While the prestigious and competitive program still remains overwhelmingly popular -- 80 percent of respondents to the survey conducted by the nonprofit Partnership for Public Service said they were satisfied with their overall experience -- agencies and supervisors fell short when it came to providing opportunities for professional learning and growth, fostering a work environment that allowed for creativity and communicating effectively.

The Partnership surveyed the PMF Class of 2011 twice, once in 2011 to record their first impressions of the program a few months into their jobs, and again in 2014 to ascertain their post-program assessment. Of the class of 470 fellows from 2011, the nonprofit group collected responses from 274 PMFs in the first impressions survey and from 101 fellows in the post-program survey. Most of the respondents were from the departments of Health and Human Services, Housing and Urban Development and State.

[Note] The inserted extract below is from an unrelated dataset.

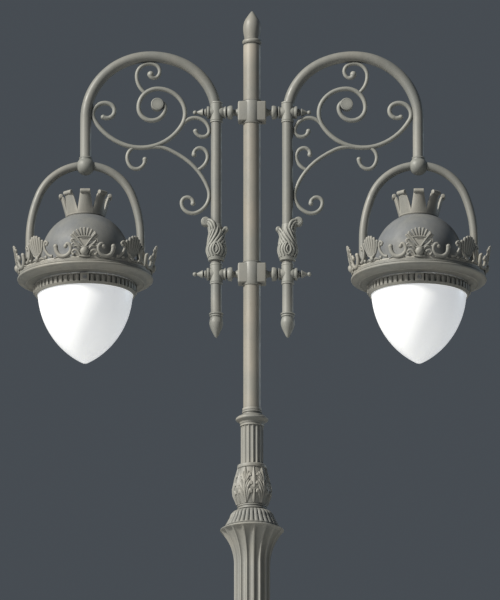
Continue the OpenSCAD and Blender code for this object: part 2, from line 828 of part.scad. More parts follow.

“There is a disconnect between OPM’s [Office of Personnel Management] vision of the PMF program as a leadership development program and the agency-based supervisors’ implementation of the program,” said the analysis from the Partnership. OPM’s application deadline for the class of 2015 was Wednesday.

For example, in the first survey, 99 percent of PMFs placed importance on opportunities for on-the-job learning and professional growth; post-program, 63 percent said they were satisfied with that aspect of their experience. Respondents noted being particularly disenchanted with opportunities to be creative. Eighty-three percent of respondents said in their first few months as a fellow that they placed high priority on being creative in their assignments; after two years, 48 percent of respondents were satisfied they’d been given those opportunities.

The PMF program, formerly known as the Presidential Management Intern program, gives current graduate and doctoral school students and recent degree recipients the opportunity to work for two years at a federal agency, earning the full pay and benefits of a General Schedule Grade 9, 11 or 12. Fellowship finalists are not guaranteed an appointment; however, once a finalist receives an appointment, he or she is usually offered a full-time position at the end of the two years.

While some 2011 PMFs were happy with their bosses, others were not enthused with their supervisors’ management skills. In response to the statement, “My supervisor was an effective people supervisor,” 78 percent agreed in the early survey. By the end of the program, that positive rating had dropped to 49 percent.

“Many respondents indicated that PMF supervisors varied significantly in quality,” the report said.  For example, one fellow wrote, ‘The person who hired me left before I arrived, and my new supervisor never knew what to do with me and treated me like an intern. Other PMFs at my agency had wonderful experiences with supervisors who really wanted the best for them.’ ”

The 2014 survey also gauged fellows’ impressions of working for the federal government in general. Forty-eight percent said their impression stayed the same during the program, while 26 percent reported they had a less positive view and 27 percent felt more positive about working for Uncle Sam. Despite some troubling trends uncovered by the Partnership, 87 percent of those surveyed were offered full-time jobs at the end of their fellowship and 83 percent of them accepted offers to work for the federal government.

OPM has revamped the two-year program since 2011; for instance, PMFs now have specially-assigned mentors during their fellowship. And OPM is trying to improve the process for matching fellows’ professional interests with the right “home” agency.

Ultimately, it’s up to OPM and agencies to paint an accurate picture of what it’s really like to work for the federal government, and for managers to invest more in PMFs, so that  fellows’ expectations and experience align better, the Partnership concluded. “Based on both surveys, it is evident that agencies can improve the PMF experience by providing fellows with a realistic description of what they will be doing before they start their jobs, offering meaningful assignments that match their needs and skill sets, and paying closer attention to the quality of supervision and support they receive.”